# [Data provided]

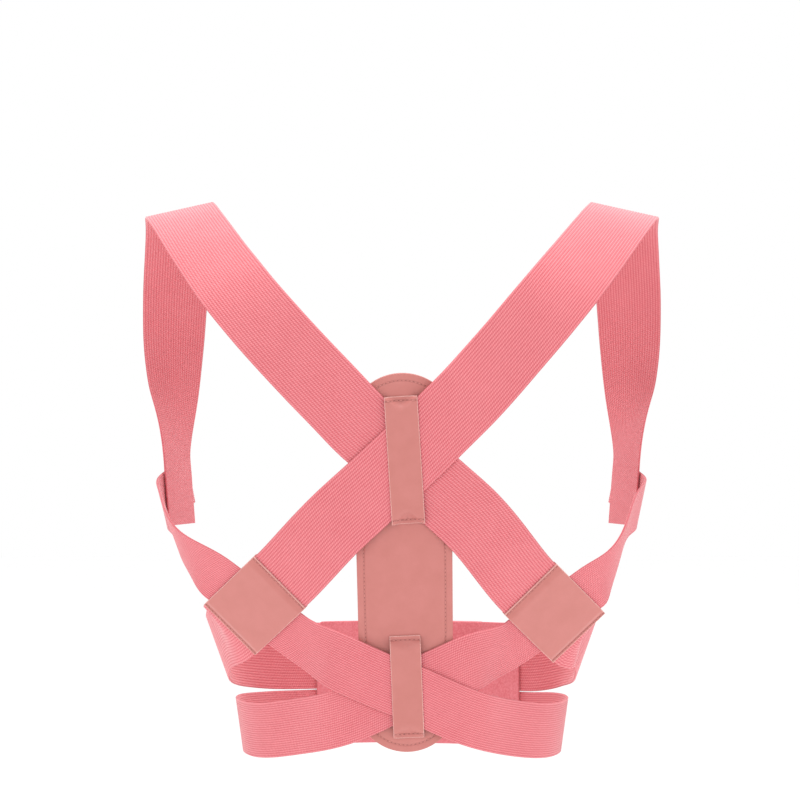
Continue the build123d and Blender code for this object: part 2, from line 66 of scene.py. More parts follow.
# --- webbing, panel and leather ---
strap_width = 48.0
band_width = 38.0
webbing = 1.6
ply_gap = 0.2
glue_line = 0.05
sewn_gap = 0.35
panel_length = 254.0
panel_top_width = 65.5
panel_bottom_width = 62.0
panel_top_radius = 36.0
panel_bottom_radius = 34.0
panel_corner_radius = 12.0
panel_centre = (1.7, 119.5)
panel_roll = math.radians(0.9)
lining_thickness = 0.8
foam_thickness = 2.4
cover_thickness = 1.0
panel_thickness = lining_thickness + foam_thickness + cover_thickness
panel_seam_inset = 4.8
panel_gap = 0.6
leather = 1.2
keepers = {
    "upper_keeper": ((22.0, strap_width * math.sqrt(2.0) + 17.1), (1.7, 188.7, 3.6), 0.165),
    "lower_keeper": ((20.5, band_width + 31.0), (3.3, 37.2, 2.3), 0.08),
}
keeper_tab = 4.0
keeper_ramp = 5.0
keeper_seam_inset = 2.8
patch_across = 49.0
patch_along = band_width + 21.5
patch_seam = 3.0
seam_pitch = 2.7

# --- where the straps run ---
armpit_out = 4.5
armpit_y = 49.5
armpit_down = 193.0
armpit_facing = (0.95, 0.31, -0.08)
armpit_slope = math.radians(17.0)
armpit_flat_down = band_width / 2.0 + 6.0
armpit_flat_back = strap_width / 2.0 + 3.0
upper_crossing = (1.3, 188.5)
lower_crossing = (2.5, 35.0)
patch_places = {-1: (-98.0, 90.5), 1: (102.0, 85.0)}
patch_facing = (0.38, -0.82, -0.4)
patch_skew = math.radians(79.0)
armpit_turn = {
    -1: (
        (-10.7, 6.6, 206.3, (0.95, -0.05, -0.29)),
        (6.7, -47.9, 232.2, (0.86, -0.32, -0.4)),
    ),
    1: (
        (-8.0, 4.0, 206.9, (0.98, 0.08, -0.17)),
        (15.2, -52.0, 246.3, (0.77, -0.54, -0.35)),
    ),
}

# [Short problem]
Set down each line of the material verbatim, from the first line through the line that contains "seam_pitch = 2.7".

# [Task result]
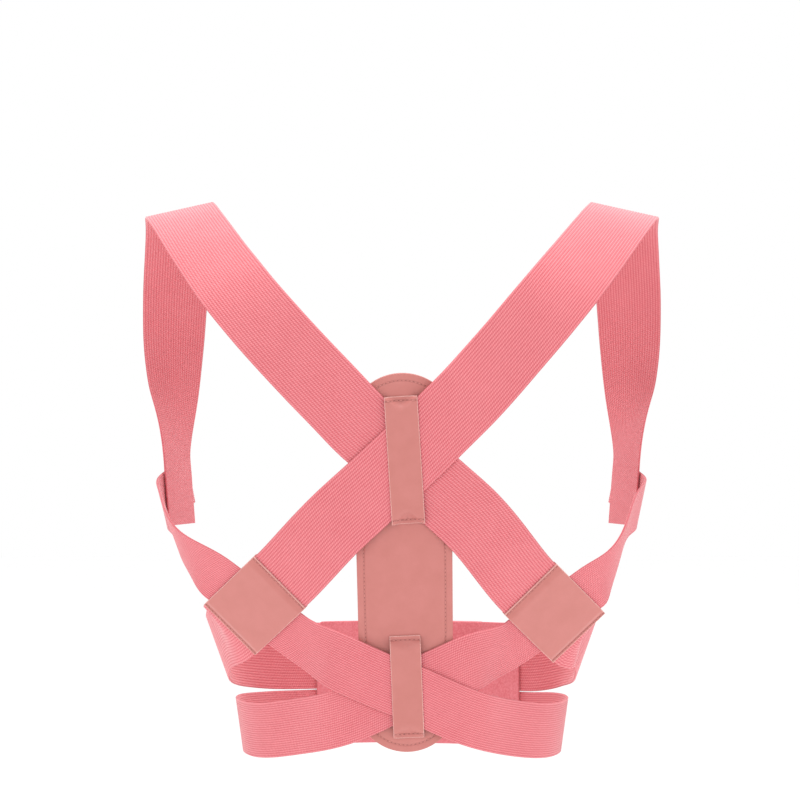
Continue the build123d and Blender code for this object: part 2, from line 66 of scene.py. More parts follow.
# --- webbing, panel and leather ---
strap_width = 48.0
band_width = 38.0
webbing = 1.6
ply_gap = 0.2
glue_line = 0.05
sewn_gap = 0.35
panel_length = 254.0
panel_top_width = 65.5
panel_bottom_width = 62.0
panel_top_radius = 36.0
panel_bottom_radius = 34.0
panel_corner_radius = 12.0
panel_centre = (1.7, 119.5)
panel_roll = math.radians(0.9)
lining_thickness = 0.8
foam_thickness = 2.4
cover_thickness = 1.0
panel_thickness = lining_thickness + foam_thickness + cover_thickness
panel_seam_inset = 4.8
panel_gap = 0.6
leather = 1.2
keepers = {
    "upper_keeper": ((22.0, strap_width * math.sqrt(2.0) + 17.1), (1.7, 188.7, 3.6), 0.165),
    "lower_keeper": ((20.5, band_width + 31.0), (3.3, 37.2, 2.3), 0.08),
}
keeper_tab = 4.0
keeper_ramp = 5.0
keeper_seam_inset = 2.8
patch_across = 49.0
patch_along = band_width + 21.5
patch_seam = 3.0
seam_pitch = 2.7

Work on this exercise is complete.